Free advice: Study for SAT early, often


Many students rely on prep books, such as this one, to prepare for the SAT. This year the SAT offered to every junior through school day testing has been cancelled, however many are taking time in quarantine to study in anticipation of being able to test in the fall. Photo by Nina Simon 21.

Tre Benson '21, Page Editor

Standardized testing is a different experience for anyone pursuing a college career. For some, the test material comes natural to them, and they are able to read, write or calculate the problems in their mind on the spot. For others, preparing for the test requires a little more attention.
They may have to sign up for private SAT or ACT testing programs to teach them strategies to tackle a specific category of the test. Whether you are confident in your testing ability, or need a little more practice, I strongly advise that you take standardized testing seriously.
Unfortunately, there is no way around this testing process due to the fact that 95 percent of colleges require the ACT or SAT scores. The only way through is forward.
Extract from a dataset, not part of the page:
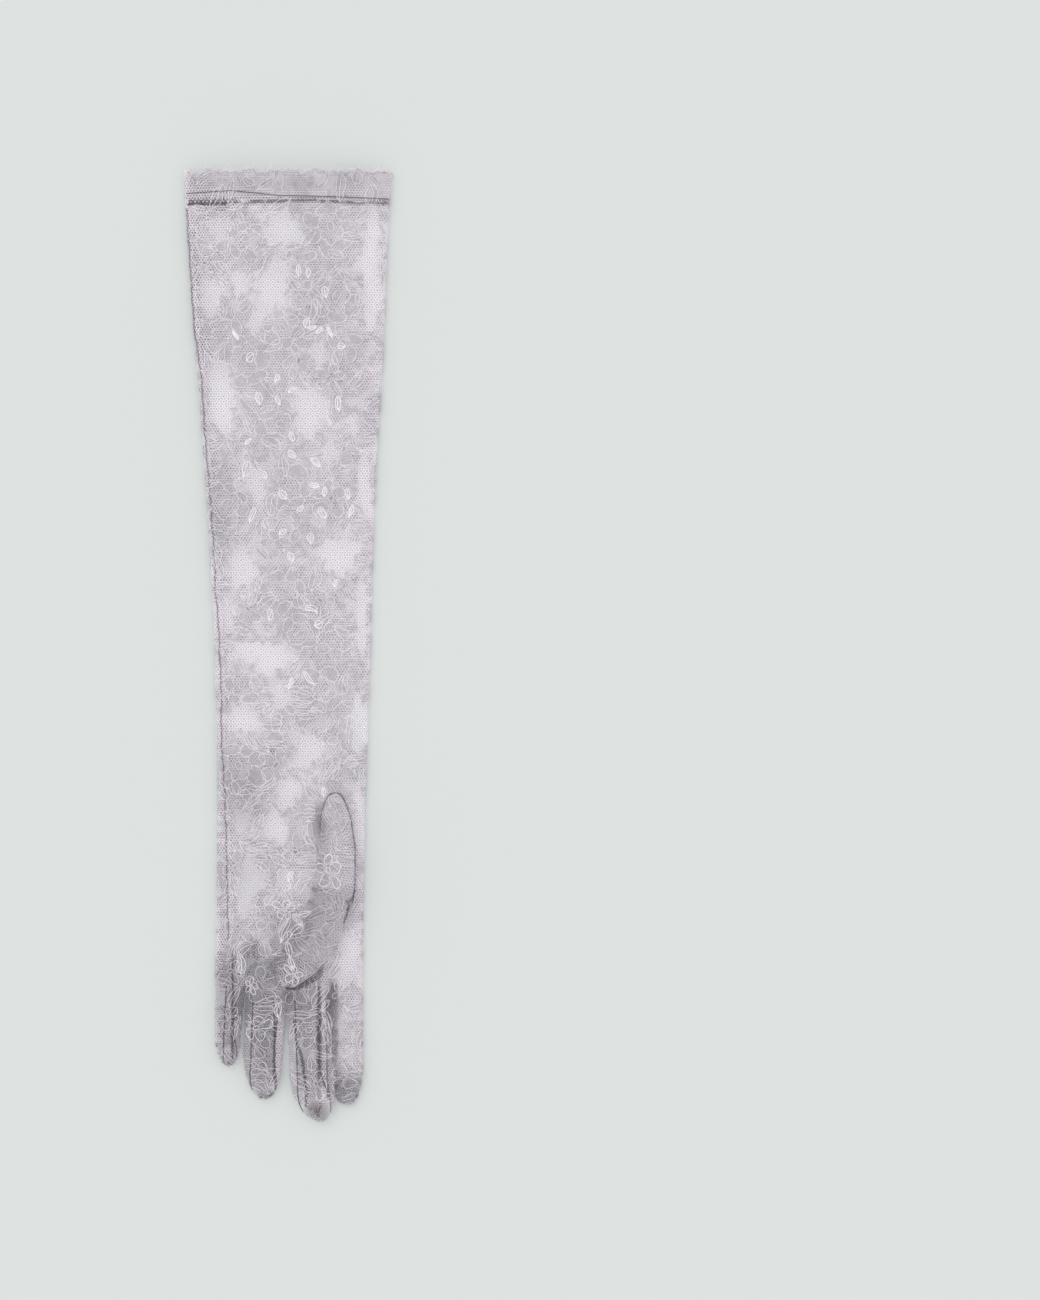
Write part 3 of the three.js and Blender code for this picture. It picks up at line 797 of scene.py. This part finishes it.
# %% A whole sheet of lace
def lace(bounds, inside, kinds, height, up=True, share=None, pitch=PITCH, ring=RING, warp=None,
         turned=False):
    """A sheet of lace in millimetres: cut to inside, charted by kinds, lifted to height."""
    bm = honeycomb(*bounds, pitch, turned)
    trimmed(bm, inside, share)
    centres = np.array([f.calc_center_median()[:2] for f in bm.faces])
    middle = warp(*centres.T) if warp else centres.T
    opened(bm, kinds(*middle), {kind: width * pitch for kind, width in ring.items()})
    place = np.array([v.co[:2] for v in bm.verts])
    x, y = warp(*place.T) if warp else place.T
    for v, point in zip(bm.verts, np.stack([x, y, height(*place.T)], 1)):
        v.co = point
    if not up:
        bmesh.ops.reverse_faces(bm, faces=bm.faces[:])
    mesh = bpy.data.meshes.new("sheet")
    bm.to_mesh(mesh)
    bm.free()
    return mesh


def sewn(name, meshes, node, materials=LACE, depth=None):
    """Sheets of lace sewn into one piece. Its area is that of its threads, as it is full of holes."""
    bm = bmesh.new()
    for mesh in meshes:
        bm.from_mesh(mesh)
        bpy.data.meshes.remove(mesh)
    area = sum(f.calc_area() for f in bm.faces) * MM * MM
    joined = bpy.data.meshes.new(name)
    bm.to_mesh(joined)
    bm.free()
    obj = finished(name, joined, materials, node, depth)
    return obj


# %% A set of cords
def cords(name, lines, radius, material, node, depth=None):
    """Round cords along lines of points, as one mesh."""
    curve = bpy.data.curves.new(name, "CURVE")
    curve.dimensions = "3D"
    curve.bevel_depth = radius
    curve.bevel_resolution = 0
    for line in lines:
        spline = curve.splines.new("POLY")
        spline.points.add(len(line) - 1)
        spline.points.foreach_set("co", np.column_stack([line, np.ones(len(line))]).ravel())
    scratch = in_scene(name + "_path", curve)
    bpy.context.view_layer.update()
    mesh = bpy.data.meshes.new_from_object(scratch.evaluated_get(bpy.context.evaluated_depsgraph_get()))
    bpy.data.objects.remove(scratch)
    mesh.name = name
    mesh.materials.clear()
    return finished(name, mesh, [material], node, depth)


def lifted(lines, keep, height):
    """Cuts flat lines where keep fails, and lifts what is left to height."""
    out = []
    for line in lines:
        good, z = keep(*line.T), height(*line.T)
        start = None
        for k in range(len(line) + 1):
            if k < len(line) and good[k]:
                start = k if start is None else start
            elif start is not None:
                if k - start > 1:
                    out.append(np.column_stack([line[start:k], z[start:k]]))
                start = None
    return out


# %% [markdown]
# ## The palm side and the back
# The fingers' facing edges are left out of these sheets: there the strips between the fingers take over.
# The middle finger lies over the near edge of the index finger, so what it hides of the index finger,
# and its own underside there, are sheets of their own. The back's net is turned a quarter against the
# palm's, because two nets lying cell on cell would show stripes that real cloth doesn't have.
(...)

One way to study for the test is starting early. By preparing ahead of time and keeping up with your current high school material, you can be more prepared for the test. The SAT consists of over 150 multiple choice questions (about 50 per category) and an optional essay, too much material to cover in a day.
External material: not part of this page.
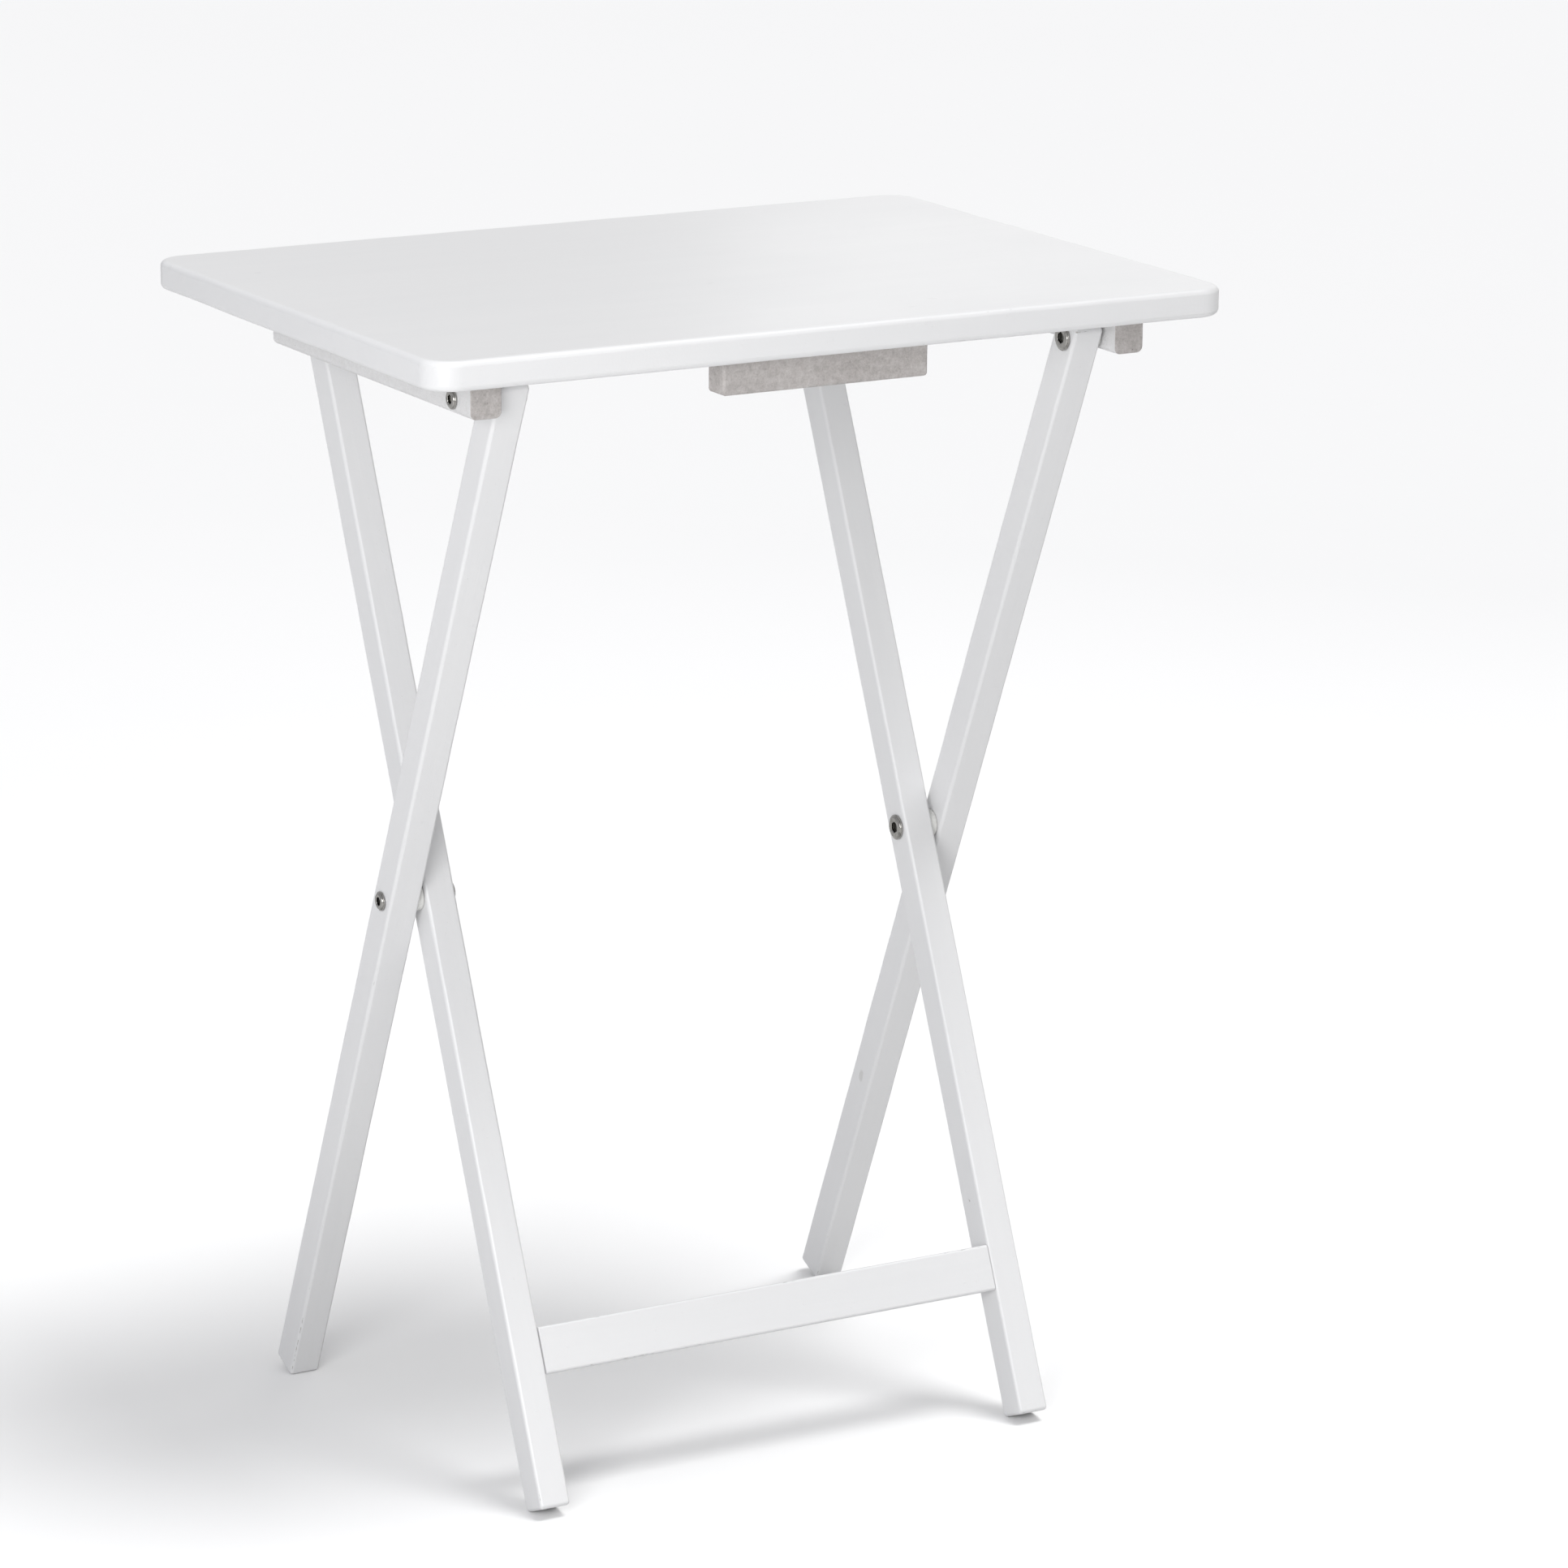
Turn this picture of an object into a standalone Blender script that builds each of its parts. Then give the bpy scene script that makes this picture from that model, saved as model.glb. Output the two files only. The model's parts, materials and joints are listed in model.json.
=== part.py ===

By dedicating a couple months to studying, you can be more prepared for the test. The College Board recommends students to study from 6 – 20 hours for your first SAT.
Another way to study is using different practice programs that are already available to you. Khan Academy, an official program licensed by the College Board, provides free SAT and ACT practices that use actual material that would be seen on the test.
It can even walk you through how much practice you need based on your current PSAT scores that you take in the beginning and end of the year regularly up until Junior year.
Paying attention in class is also a good way to study for the test. The test challenges your math, science and reading and writing skills so focusing on building those skills will greatly improve your ability to understand questions on the test. Much of the material in class appears on the actual test, especially algebra.
It may not seem important but, reading regularly can also prepare you for the test. By reading, you are exercising your ability to critically think about the meaning about what you read, which will be part of the reading portion of the test. It also expands your vocabulary, so you are less likely to trip up on words you don’t know or understand.
Some of these tips came directly from the College Board, which offers many more tips about how to prepare. By following these tips of studying and starting ahead of time, you can increase your chances of succeeding this spring.